RBC due diligence differs in several ways from
commercial or compliance due diligence. The RBC process is intended to help
companies meet their responsibilities to prevent and address their adverse RBC
impacts. RBC due diligence is to not only identify RBC impacts, but also to
prevent or mitigate impacts and report on how such impacts have been addressed
by the company. Companies are expected to not only respect legally binding
domestic law but to observe the MNE Guidelines. Where the MNE Guidelines exceed
what is required under domestic law, companies are instructed to comply with
the higher standards.
Importantly, the RBC Guide acknowledges that many
MNEs have large numbers of business relationships and suppliers. Practically,
it may not be possible to conduct a thorough review of all of these
relationships to identify and address potential adverse RBC impacts. Companies
are encouraged to take a risk-based approach and prioritize those areas where
there are risks of severe RBC impacts, particularly where human rights abuses
are at stake.
In terms of the practical steps to implement a RBC
due diligence regime, the RBC Guide proposes six main actions: embed RBC in
policy and management systems; identify and assess adverse RBC impacts; prevent
and mitigate adverse RBC impacts; track performance; communicate and provide
for, or cooperate in remediation, when appropriate.
The RBC Guide indicates that RBC policies and
management systems should be commensurate with the nature and context of a
company’s operations. Where the risk of adverse RBC impacts is higher, the
company should be adopting more in-depth controls. Once in place, such policies
and management systems should be kept under regular reviews and be updated, as appropriate.
When identifying, assessing and addressing potential
adverse RBC risks, companies are instructed to prioritize their actions and
resources on “severe” adverse RBC impacts, which should be the driving
consideration. According to the draft RBC Guide, a company should focus on
identifying and responding to potential severe impacts, even if unlikely, over
more probable but less severe adverse impacts.
This approach to prioritizing severe risks over more
likely risks moves away from the traditional “heat map” or “risk matrix”
approach to assessing risks, which seek to strike a balance between severity
and probability — the red zone being in the quadrant where risk events are
determined to be both more likely and more severe. This departure is no doubt intended
to counter cases where the probability of high-impact risk events could be
underestimated. Severe adverse RBC impacts would include “serious damage to the
environment, to human health and safety, to public health and the human rights
of groups at risk of further marginalization.”
The identification and assessment process should
allow companies to determine whether they have caused or contributed to
potential or actual adverse impacts, or whether adverse impacts are directly
linked to their operations products or services. The response to such risks
differs in each case. According to the RBC Guide, when a company has caused, or
contributed to, an adverse impact, it has the responsibility to cease or
prevent such impact and provide for, or cooperate in, remediating such impact
if it does occur. If an adverse impact is directly linked through the products,
operations or services in the context of a business relationship (supply
chain), the company is instructed to use its leverage to influence the entity
causing the adverse impact to prevent or mitigate the impact.

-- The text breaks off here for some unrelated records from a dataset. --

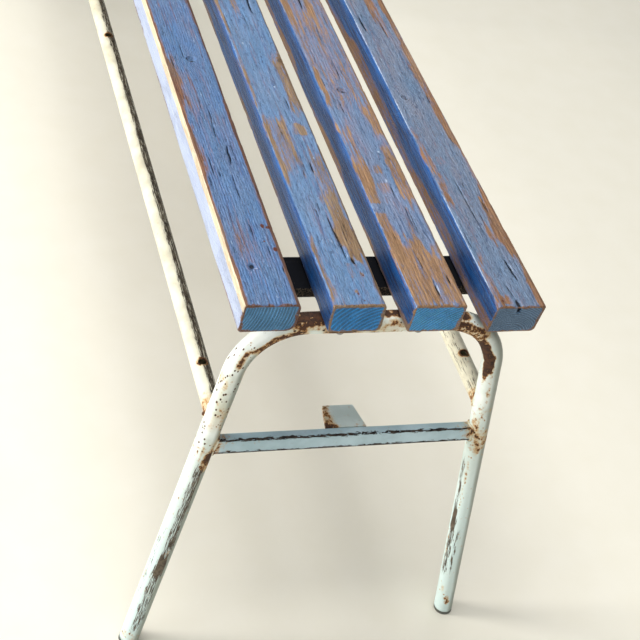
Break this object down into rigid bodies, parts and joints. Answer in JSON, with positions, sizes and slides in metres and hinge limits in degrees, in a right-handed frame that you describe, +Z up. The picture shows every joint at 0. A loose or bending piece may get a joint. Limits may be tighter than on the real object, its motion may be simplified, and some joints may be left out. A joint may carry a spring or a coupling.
{
  "type": "backless slatted bench",
  "caption": "Backless bench with parallel timber slats on two splayed bent-tube end hoops joined by low side rails.",
  "frame": {"origin": "on the floor, under the middle of the seat", "axes": "+X along the seat towards the far end, +Y towards the left side seen from the near end, +Z up"},
  "size_m": [1.276, 0.3722, 0.457],
  "materials": {
    "painted_timber": "worn satin paint over bare wood",
    "hoop_paint": "old gloss paint, rust spotted",
    "rail_paint": "old gloss paint",
    "stretcher_paint": "satin paint, rusty at the welds",
    "strap_paint": "matte dark paint",
    "screw_steel": "dull, weathered",
    "foot_plastic": "scuffed matte"
  },
  "bodies": {
    "root": {"cross_strap_far": "strap_paint", "cross_strap_middle": "strap_paint", "cross_strap_near": "strap_paint", "end_hoop_far": "hoop_paint", "end_hoop_near": "hoop_paint", "foot_plug_far_left": "foot_plastic", "foot_plug_far_right": "foot_plastic", "foot_plug_near_left": "foot_plastic", "foot_plug_near_right": "foot_plastic", "frame_screws_far": "screw_steel", "frame_screws_near": "screw_steel", "rail_left": "rail_paint", "rail_right": "rail_paint", "slat_1": "painted_timber", "slat_2": "painted_timber", "slat_3": "painted_timber", "slat_4": "painted_timber", "strap_screws_far": "screw_steel", "strap_screws_middle": "screw_steel", "strap_screws_near": "screw_steel", "stretcher_far": "stretcher_paint", "stretcher_lug_far": "stretcher_paint", "stretcher_lug_near": "stretcher_paint", "stretcher_near": "stretcher_paint"}
  },
  "joints": []
}
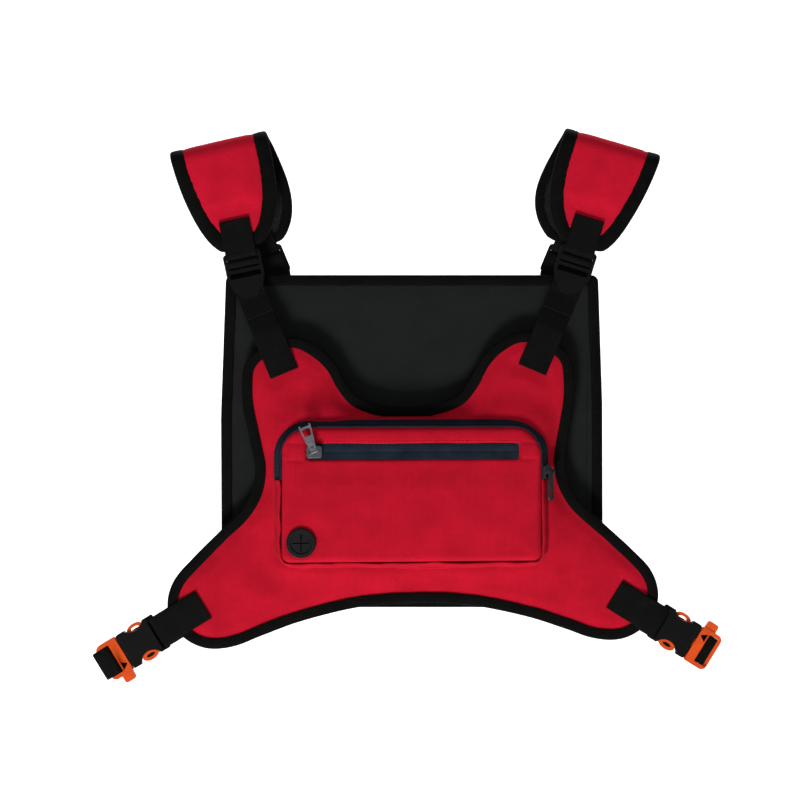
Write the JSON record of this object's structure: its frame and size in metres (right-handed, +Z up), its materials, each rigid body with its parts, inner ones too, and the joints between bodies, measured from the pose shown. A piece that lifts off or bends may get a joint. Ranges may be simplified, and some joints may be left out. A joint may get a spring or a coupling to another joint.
{
  "type": "chest bag vest",
  "caption": "Wearable chest vest with a zipped front pocket, padded back panel, folded shoulder pads, tilting strap adjusters and side-release waist buckles.",
  "frame": {"origin": "midway between the two shoulder folds, where the vest hangs on the wearer's shoulders or a hanger", "axes": "+Z up, -Y out of the front pocket, +X to the viewer's right when the front is seen"},
  "size_m": [0.5254, 0.0532, 0.4643],
  "materials": {
    "red_canvas": "woven polyester canvas, matt",
    "charcoal_fabric": "woven polyester, matt charcoal",
    "foam": "closed-cell foam sheet, hidden",
    "black_fabric": "matt black woven tape and lining",
    "webbing": "ribbed black polypropylene webbing",
    "zip_tape": "dark navy zip tape, slight sheen",
    "zip_metal": "gunmetal plated zinc casting",
    "black_plastic": "moulded black acetal, satin",
    "orange_plastic": "moulded orange acetal, satin gloss",
    "rubber": "moulded black rubber"
  },
  "bodies": {
    "back_half": {"back_shell": "charcoal_fabric", "back_foam": "foam", "back_lining": "charcoal_fabric", "back_binding": "black_fabric", "left_pad_rear_cover": "red_canvas", "left_pad_rear_lining": "black_fabric", "left_pad_rear_binding": "black_fabric", "left_rear_tab": "webbing", "left_rear_strap": "webbing", "left_waist_strap": "webbing", "right_pad_rear_cover": "red_canvas", "right_pad_rear_lining": "black_fabric", "right_pad_rear_binding": "black_fabric", "right_rear_tab": "webbing", "right_rear_strap": "webbing", "right_waist_strap": "webbing"},
    "front_half": {"front_shell": "red_canvas", "front_foam": "foam", "front_lining": "black_fabric", "front_binding": "black_fabric", "pocket_gusset": "red_canvas", "pocket_rim": "red_canvas", "pocket_face": "red_canvas", "main_zip_tape": "zip_tape", "front_zip_tape": "zip_tape", "earphone_port": "rubber", "left_pad_front_cover": "red_canvas", "left_pad_front_lining": "black_fabric", "left_pad_front_binding": "black_fabric", "left_front_tab": "webbing", "left_front_strap": "webbing", "left_buckle_female": "black_plastic", "left_buckle_tab": "webbing", "right_pad_front_cover": "red_canvas", "right_pad_front_lining": "black_fabric", "right_pad_front_binding": "black_fabric", "right_front_tab": "webbing", "right_front_strap": "webbing", "right_buckle_female": "black_plastic", "right_buckle_tab": "webbing"},
    "front_zip_slider": {"front_zip_slider": "zip_metal"},
    "front_zip_pull": {"front_zip_pull": "zip_metal"},
    "main_zip_slider": {"main_zip_slider": "zip_metal"},
    "main_zip_pull": {"main_zip_pull": "zip_metal"},
    "left_front_lock": {"left_front_lock": "black_plastic", "left_front_wrap": "webbing"},
    "left_rear_lock": {"left_rear_lock": "black_plastic", "left_rear_wrap": "webbing"},
    "left_buckle_male": {"left_buckle_male": "orange_plastic", "left_waist_loop": "webbing"},
    "left_buckle_whistle_side_arm": {"left_buckle_whistle_side_arm": "orange_plastic"},
    "left_buckle_plain_side_arm": {"left_buckle_plain_side_arm": "orange_plastic"},
    "right_front_lock": {"right_front_lock": "black_plastic", "right_front_wrap": "webbing"},
    "right_rear_lock": {"right_rear_lock": "black_plastic", "right_rear_wrap": "webbing"},
    "right_buckle_male": {"right_buckle_male": "orange_plastic", "right_waist_loop": "webbing"},
    "right_buckle_whistle_side_arm": {"right_buckle_whistle_side_arm": "orange_plastic"},
    "right_buckle_plain_side_arm": {"right_buckle_plain_side_arm": "orange_plastic"}
  },
  "joints": [
    {"name": "front_half_swing", "type": "hinge", "parent": "back_half", "child": "front_half", "pos_m": [0, 0, 0.0135], "axis": [-1, 0, 0], "range_deg": [0, 20]},
    {"name": "front_zip_travel", "type": "slide", "parent": "front_half", "child": "front_zip_slider", "axis": [1, 0, 0.0052], "range_m": [0, 0.16]},
    {"name": "front_zip_pull_lift", "type": "hinge", "parent": "front_zip_slider", "child": "front_zip_pull", "pos_m": [-0.07951, -0.0365, -0.25941], "axis": [0.9379, 0, 0.3469], "range_deg": [0, 120]},
    {"name": "main_zip_travel", "type": "slide", "parent": "front_half", "child": "main_zip_slider", "axis": [-0.0052, 0, 1], "range_m": [0, 0.012]},
    {"name": "main_zip_pull_lift", "type": "hinge", "parent": "main_zip_slider", "child": "main_zip_pull", "pos_m": [0.11679, -0.02793, -0.27588], "axis": [-0.5463, -0.8376, -0.0029], "range_deg": [0, 120]},
    {"name": "left_front_lock_tilt", "type": "hinge", "parent": "front_half", "child": "left_front_lock", "pos_m": [-0.14124, -0.011, -0.09399], "axis": [-0.9781, 0, -0.2079], "range_deg": [0, 25]},
    {"name": "left_rear_lock_tilt", "type": "hinge", "parent": "back_half", "child": "left_rear_lock", "pos_m": [-0.12341, 0.011, -0.09106], "axis": [0.9239, 0, 0.3827], "range_deg": [0, 25]},
    {"name": "left_buckle_whistle_side_squeeze", "type": "hinge", "parent": "left_buckle_male", "child": "left_buckle_whistle_side_arm", "pos_m": [-0.2317, -0.0115, -0.43458], "axis": [0, -1, 0], "range_deg": [0, 12], "stiffness_Nm_per_rad": 0.02},
    {"name": "left_buckle_plain_side_squeeze", "type": "hinge", "parent": "left_buckle_male", "child": "left_buckle_plain_side_arm", "pos_m": [-0.24189, -0.0115, -0.41795], "axis": [0, 1, 0], "range_deg": [0, 12], "stiffness_Nm_per_rad": 0.02},
    {"name": "left_buckle_release", "type": "slide", "parent": "front_half", "child": "left_buckle_male", "axis": [-0.8526, 0, -0.5225], "range_m": [0, 0.035], "deforming": ["left_buckle_whistle_side_arm", "left_buckle_plain_side_arm"]},
    {"name": "right_front_lock_tilt", "type": "hinge", "parent": "front_half", "child": "right_front_lock", "pos_m": [0.14138, -0.011, -0.09163], "axis": [-0.9537, 0, 0.3007], "range_deg": [0, 25]},
    {"name": "right_rear_lock_tilt", "type": "hinge", "parent": "back_half", "child": "right_rear_lock", "pos_m": [0.13251, 0.011, -0.09106], "axis": [0.9239, 0, -0.3827], "range_deg": [0, 25]},
    {"name": "right_buckle_whistle_side_squeeze", "type": "hinge", "parent": "right_buckle_male", "child": "right_buckle_whistle_side_arm", "pos_m": [0.23974, -0.0115, -0.40937], "axis": [0, -1, 0], "range_deg": [0, 12], "stiffness_Nm_per_rad": 0.02},
    {"name": "right_buckle_plain_side_squeeze", "type": "hinge", "parent": "right_buckle_male", "child": "right_buckle_plain_side_arm", "pos_m": [0.22952, -0.0115, -0.42598], "axis": [0, 1, 0], "range_deg": [0, 12], "stiffness_Nm_per_rad": 0.02},
    {"name": "right_buckle_release", "type": "slide", "parent": "front_half", "child": "right_buckle_male", "axis": [0.8517, 0, -0.524], "range_m": [0, 0.035], "deforming": ["right_buckle_whistle_side_arm", "right_buckle_plain_side_arm"]}
  ],
  "couplings": [
    {"joint": "left_buckle_plain_side_squeeze", "follows": "left_buckle_whistle_side_squeeze", "ratio": 1},
    {"joint": "right_buckle_plain_side_squeeze", "follows": "right_buckle_whistle_side_squeeze", "ratio": 1}
  ]
}
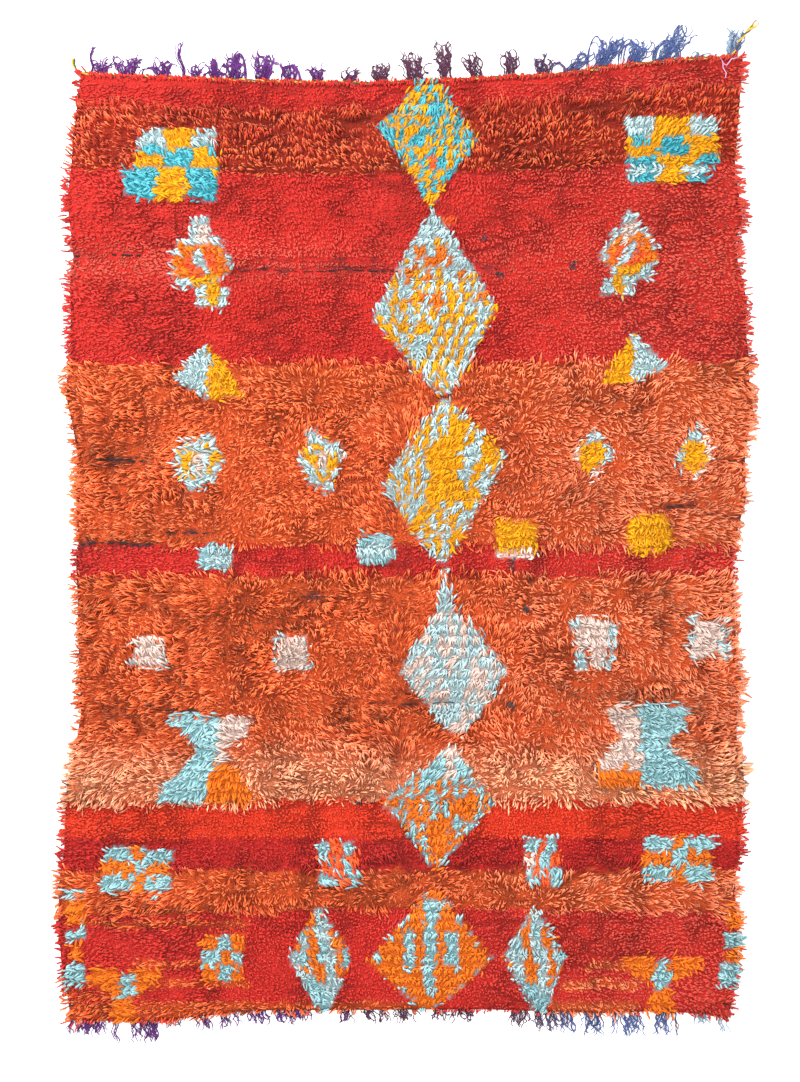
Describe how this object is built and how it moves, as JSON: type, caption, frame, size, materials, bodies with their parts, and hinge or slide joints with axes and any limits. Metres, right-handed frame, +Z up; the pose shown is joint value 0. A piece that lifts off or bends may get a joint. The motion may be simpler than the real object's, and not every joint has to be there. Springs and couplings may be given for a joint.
{
  "type": "moroccan rug",
  "caption": "Long hand-knotted wool pile rug with banded red and rust shag, tribal diamonds and checks, a twined heading cord and short warp fringes.",
  "frame": {"origin": "on the floor, under the middle of the rug's whole length and width, fringes and cord tails included", "axes": "+X across the rug to its right, +Y along it to the end with the heading cord and the long fringe, +Z up out of the pile"},
  "size_m": [1.7468, 2.5117, 0.0313],
  "materials": {
    "pile_wool": "hand-spun wool shag, dyed red and rust in bands, with aqua, amber, orange and pink motifs",
    "cord_wool": "two twined wool plies, mustard and dark olive",
    "warp_upper": "kinked wool warp ends, purple to blue",
    "warp_lower": "kinked wool warp ends, purple to blue"
  },
  "bodies": {
    "root": {"pile_rug": "pile_wool", "heading_cord": "cord_wool", "fringe_top": "warp_upper", "fringe_bottom": "warp_lower"}
  },
  "joints": []
}
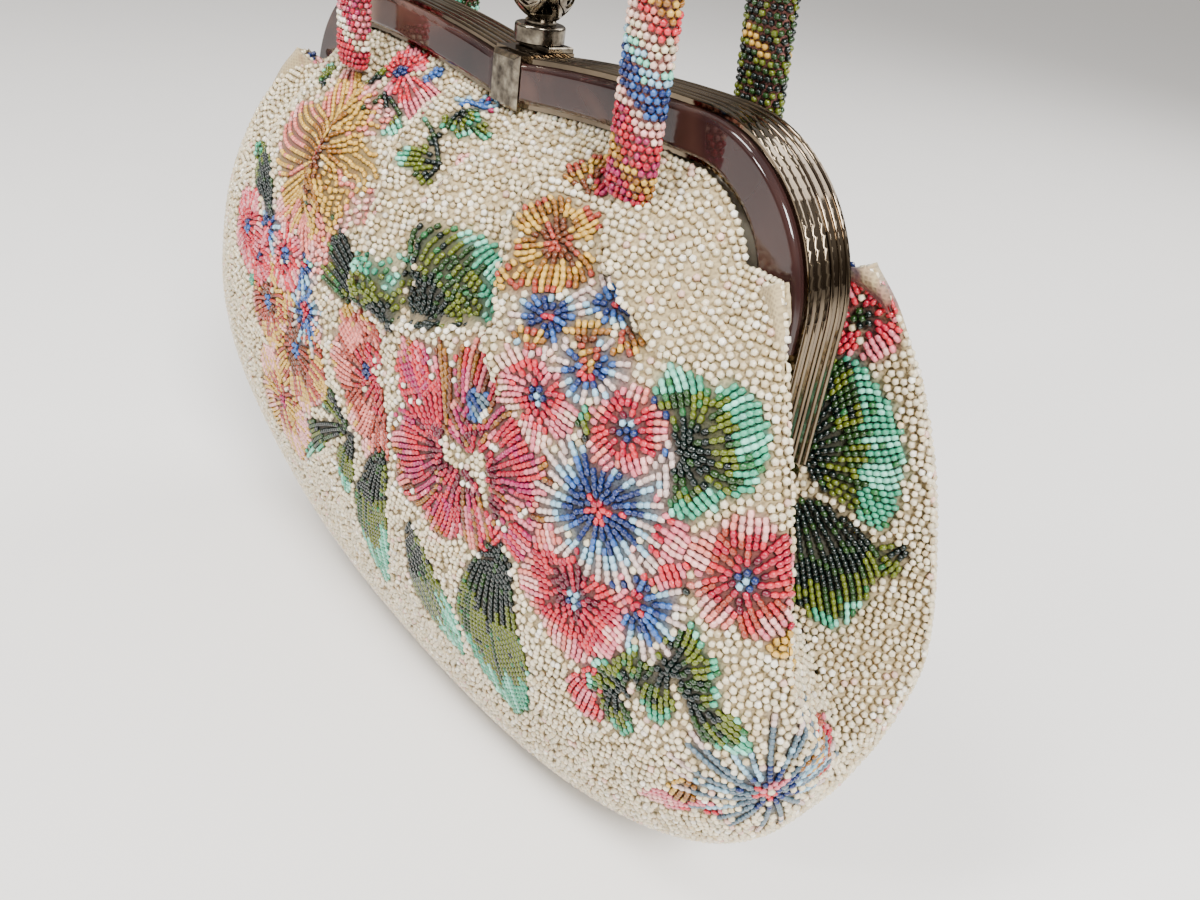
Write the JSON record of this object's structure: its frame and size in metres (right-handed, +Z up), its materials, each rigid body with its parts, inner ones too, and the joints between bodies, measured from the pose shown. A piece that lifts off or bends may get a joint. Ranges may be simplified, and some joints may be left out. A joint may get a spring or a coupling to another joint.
{
  "type": "beaded evening handbag",
  "caption": "Gathered beaded handbag on a hinged metal frame with resin inlays, a turn-lock knob and two padded strap handles.",
  "frame": {"origin": "middle of the bag's underside, on the surface it stands on", "axes": "+Z up, -Y towards the front face, X along the frame"},
  "size_m": [0.2556, 0.0862, 0.3027],
  "materials": {
    "frame_metal": "polished smoked nickel plating",
    "clasp_metal": "polished antique plating on cast brass",
    "lock_steel": "plain steel",
    "inlay_resin": "polished smoky brown resin",
    "paper_cord": "twisted paper cord",
    "beaded_cloth": "cotton ground closely sewn with small glass beads",
    "beaded_strap": "padded cloth strap sewn with small glass beads",
    "satin_lining": "ivory satin"
  },
  "bodies": {
    "bag": {"front_frame": "frame_metal", "front_left_inlay": "inlay_resin", "front_right_inlay": "inlay_resin", "front_channel_cord": "paper_cord", "clasp_bar": "clasp_metal", "keeper_post": "lock_steel", "left_hinge_pin": "frame_metal", "right_hinge_pin": "frame_metal", "left_hinge_washer": "frame_metal", "right_hinge_washer": "frame_metal", "front_cloth": "beaded_cloth", "rear_cloth": "beaded_cloth", "front_lining": "satin_lining", "rear_lining": "satin_lining", "front_handle": "beaded_strap"},
    "rear_half": {"rear_frame": "frame_metal", "rear_left_inlay": "inlay_resin", "rear_right_inlay": "inlay_resin", "rear_channel_cord": "paper_cord", "clasp_plate": "clasp_metal", "clasp_collar": "clasp_metal", "rear_handle": "beaded_strap"},
    "lock": {"clasp_knob": "clasp_metal", "lock_cam": "lock_steel", "cam_washer": "lock_steel"}
  },
  "joints": [
    {"name": "frame_hinge", "type": "hinge", "parent": "bag", "child": "rear_half", "pos_m": [0, 0, 0.114], "axis": [-1, 0, 0], "range_deg": [0, 60], "deforming": ["rear_cloth", "front_lining", "rear_lining"]},
    {"name": "knob_turn", "type": "hinge", "parent": "rear_half", "child": "lock", "pos_m": [0, 0.0008, 0.181], "axis": [0, 0, 1], "range_deg": [0, 90]}
  ]
}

The RBC Guide takes a pragmatic and realistic
approach to addressing impacts deep in a supply chain. In certain cases there
may be practical limitations and a company may have little or no leverage to
influence change. Where a company has identified an actual or the potential for
severe impacts caused by an entity within that company’s supply chain and does
not have any influence, the RBC Guide calls for disengagement “as a last
resort”. Responsible disengagement from a problematic business relationship is
complex and involves a review of legal and social implications.
Step 4 and 5 of the RBC due diligence regime is to,
respectively, track and report on performance. Increasingly, companies are putting
into place internal and supply chain audits to assist in identifying risks of
adverse impacts and tracking the effectiveness of the response plans. The three
key disclosure actions expected under the RBC Guide include:
1.
Timely disclosure of
accurate information on all material matters regarding a company’s activities,
structure, financial situation, performance, ownership and governance
2.
Providing additional
information to improve understanding of a company’s operations
3.
Communicating with
stakeholders on how the company has addressed actual and potential adverse RBC
impacts
While the objective of due diligence for RBC is to
avoid adverse impacts, if they do occur, the RBC Guide indicates that
remediation is expected if a company has caused or contributed to such impacts.
Remediation is defined as both the “processes of providing remedy for an
adverse impact and to the substantive outcomes that can counteract, or make
good, the adverse impact including: apologies, restitution, rehabilitation,
financial or non-financial compensation, punitive sanctions, as well as
prevention of harm through, for example, injunctions or guarantees of non-repetition.”
Remedies will vary depending on the nature of the harm. For example,
environmental harms may require restoration of the damages environment and
administrative sanctions. Remedies for anti-bribery and corruption typically
result in fines to the state.
CONCLUSION
The RBC Guide is intended to facilitate the
implementation of, and provide a common approach to, due diligence across
business operations and thereby will help avoid a multiplication of varying
expectations. It is a useful tool although it remains cast at a high-level. The
sectoral-specific guides provide greater detail on each step in the due
diligence and clarify expectations.
Through due diligence, companies can assess and
address potential adverse RBC impacts (namely, those related to human rights,
the environment, labor relations, bribery and corruption, stakeholder
engagement and disclosure) by evaluating their activities and business
relationships in light of the obligations and expectations they have under the
growing body of domestic law, international law and voluntary standards
regarding responsible business conduct. In so doing, companies are placed in a
better position to anticipate and address reputational risks and can better
avoid and defend against legal actions.